Riguardo alla pratica della politica, è stato senatore della Sinistra indipendente, eletto nelle liste del Pci, per le legislature 1983-87 e 1987-92, e senatore per i Progressisti nella breve legislatura 1994-96. Di quella esperienza, scelgo tre momenti per me significativi: partecipa alla prima commissione bicamerale per le Riforme istituzionali presieduta dal liberale Aldo Bozzi, propone un disegno di legge per un sistema elettorale a doppio turno francese applicato in collegi uninominali e, anche in virtù del libro Militari e potere in America Latina (Il Mulino), fa parte della delegazione di dodici parlamentari inviati in Cile come osservatori del corretto svolgimento del referendum che nel 1988 pone fine alla dittatura di Pinochet.
Detto che un cinguettio segnala su Twitter un GP_ArieteRosso, Gianfranco Pasquino ha una notevole propensione divulgativa, da predicatore errante, globetrotter (giramondo), per innumerevoli conferenze e/o dibattiti, sui suoi libri, saggi, articoli graffianti.
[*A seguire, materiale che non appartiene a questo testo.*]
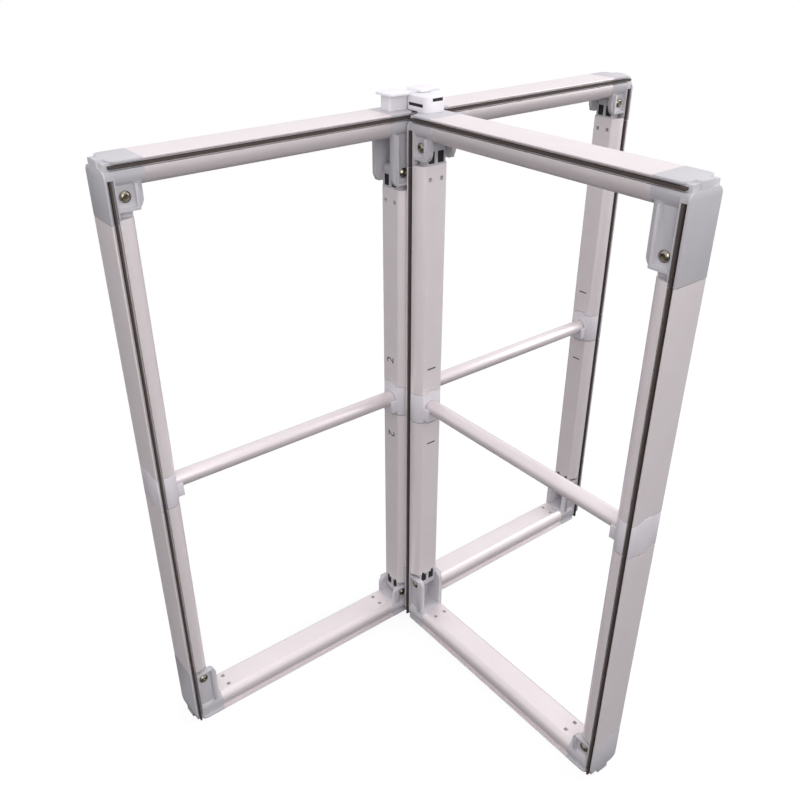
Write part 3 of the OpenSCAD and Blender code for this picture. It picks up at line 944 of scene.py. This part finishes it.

All’attivo, pure la presenza in diverse trasmissioni radiofoniche e televisive.
Da ultimo, ma non minori, per contrappeso alle gratificazioni dei successi, ci sono i dolori della vita, privati e pubblici. Tra i primi, il più grande, la perdita improvvisa della madre nel 1989 e, il secondo, la tragedia di Superga del grande Torino nel 1949, appresa da bambino dalla radio, all’ora di cena mentre si gustava la pastina in brodo con le patate. Tra di dolori pubblici, invece, fra altri, la bomba alla stazione di Bologna del 2 agosto 1980, l’assassinio per mano delle Brigate rosse del collega e amico Roberto Ruffilli e, infine, la morte, dopo un lungo coma, dell’economista e senatore Dc Beniamino Andreatta, che “amava stupire e sapeva ascoltare”.